Article
RAG System Architecture: Edge Runtime, Hybrid Retrieval, and Incremental Indexing
A practical architecture guide for a knowledge hub RAG assistant using Cloudflare Workers, Vectorize, D1 FTS5, KV, hybrid retrieval, and incremental indexing.
Introduction: Retrieval Is Often the Real Bottleneck
The difficult part of a public RAG system is not connecting a vector database to a model. The difficult part is making the answer stay inside the content boundary that the site can actually support.
In a knowledge hub assistant, a user may ask, “How does AI-TDD govern AI output?” A general model may know test-driven development, but it does not automatically know how this site connects Manifest contracts, gates, trace matrices, and delivery evidence. That missing site context is the gap RAG is supposed to close.

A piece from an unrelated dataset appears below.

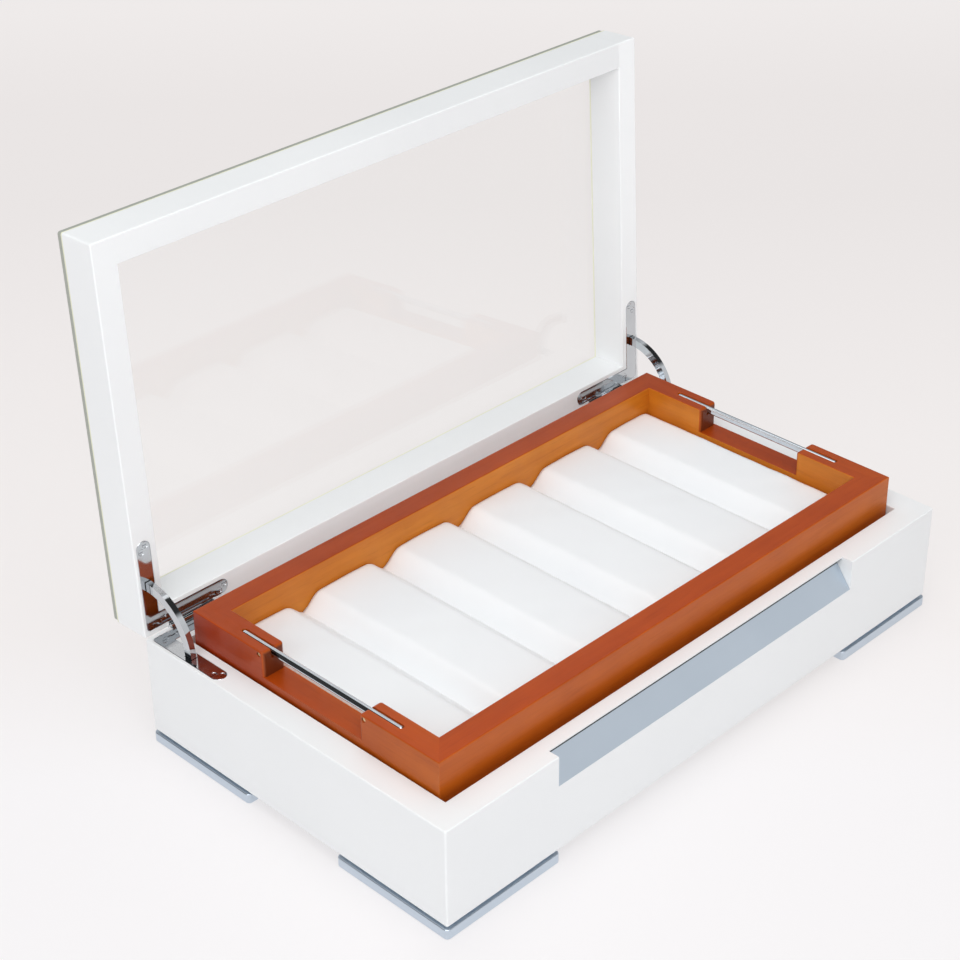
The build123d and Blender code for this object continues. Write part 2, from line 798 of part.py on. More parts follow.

RAG matters because the model context window is limited while the available knowledge hub keeps growing. Retrieval-Augmented Generation injects selected external evidence into the model context so that answers are grounded in site content instead of relying only on the model’s general memory.
This guide reviews the architecture of a knowledge hub RAG assistant built around Cloudflare Workers, Vectorize, D1 FTS5, KV, hybrid retrieval, incremental indexing, and release gates. The design is based on the engineering baseline for this site. It is not presented as a universal enterprise reference architecture.
Scope: this guide fits personal knowledge hub Q&A, public content Q&A, documentation sites, and small knowledge hubs. It does not cover multi-tenant authorization, internal confidential documents, compliance reporting, or strict row-level permission filtering. Those concerns require additional identity, policy, audit, and governance layers.
Part position: this first part explains system boundaries and the indexing loop. The second part goes into chunking, hybrid retrieval, and intent routing. The third part covers quality evaluation, safety controls, and release gates.
Start with the overall shape:
Architecture Choice: Why Not a Traditional Server Stack?
Before settling on an edge-first design, there were two reasonable directions.
Traditional server stack: run an application service on VMs or containers, add OpenSearch or Elasticsearch, add Redis, and manage the retrieval service yourself. The control surface is familiar, but operations expand quickly: search cluster maintenance, cache tuning, scaling, regional latency, and deployment coordination.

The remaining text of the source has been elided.